Bramaterra is a wine zone that encompasses seven villages between Gattinara and Lessona.  Bramaterra  wines are lighter-bodied and drinkable sooner than either Gattinara or Lessona, an advantage for younger vintage wines in restaurants.  Bramaterra wines must be 50 to 70 percent Nebbiolo and 20 to 30 percent Croatina, with 10 to 20 percent Bonarda and/or Vespolina optional.  Bramaterra retails for $28 to $30.  The leading producer is Tenute Sella.  Antoniotti is another Bramaterra producer whose wine is available in the U.S.

Boca is the northernmost Piedmont wine region, and the highest in altitude (up to 1500 feet) of all the Novara/Vercelli wine zones.  It is also the home of the Vallana winery.  In some ways Boca wines impressed me the most in this northern Piedmont area.  The 2004 Cantine del Castello di Conti (aka Conti) “Il Rosso delle Donne” Boca I tasted was very impressive, very Burgundian.  It’s a complete, full-bodied wine, reminiscent of an older Barolo from a good vintage.  The 2004, which retails for $38 to $42, is 70 percent Nebbiolo, 20 percent Vespolina, and 10 percent Uva Rara.  The 2005 Conti Boca is its most recent vintage available.  Some stores with temperature-controlled rooms have Conti Boca wines dating back to the 1985 vintage.  Another prestigious Boca is Le Piane, but it’s more expensive; its 2007 retails in the $48 to $52 range.  The bargain Boca is Vallana’s; its 2004 costs $27 to $28.

Here are some summary impressions about Northern Nebbiolo wines, based on my tastings:

1)    I love the style, the sleekness of Carema wines, but they do need time to develop.  The exception: the 2007 Orsolani Carema can be enjoyed now and over the next several years.

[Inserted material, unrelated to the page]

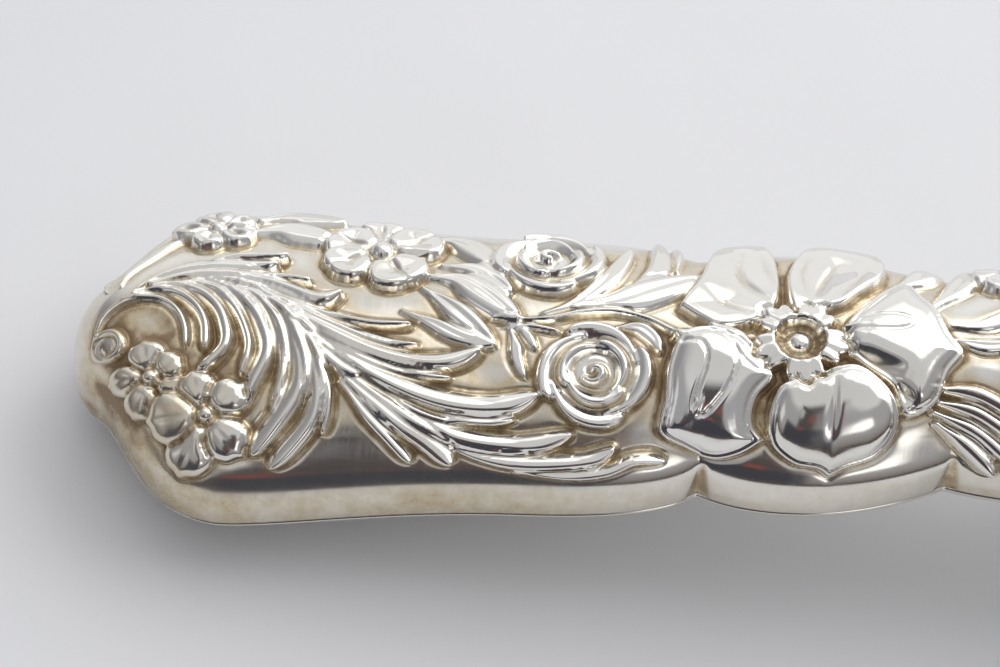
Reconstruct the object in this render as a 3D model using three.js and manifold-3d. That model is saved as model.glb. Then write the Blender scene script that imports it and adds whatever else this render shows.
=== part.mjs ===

2)    Gattinara and Ghemme are the class of Nebbiolo-based wines from the Vercelli/Novara hills.  Travaglini’s Gattinaras are the only ones to consume on the young (less than 10 years-old) side.

3)    Boca wines were the big surprise. Exciting and delicious.  I will seek these wines out.

4)    All of these Nebbiolo-based wines (excluding the two exceptions I mentioned above) need many years to mature, just like Barolo and Barbaresco. 

Drink all of these wines in a large, wide, Burgundy or Barolo-type glass.  Give them one to three hours aeration to soften the tannins.  Drink them with food, not on their own.  Cheese always works to buffer the tannins and enable these wines to show their considerable charms.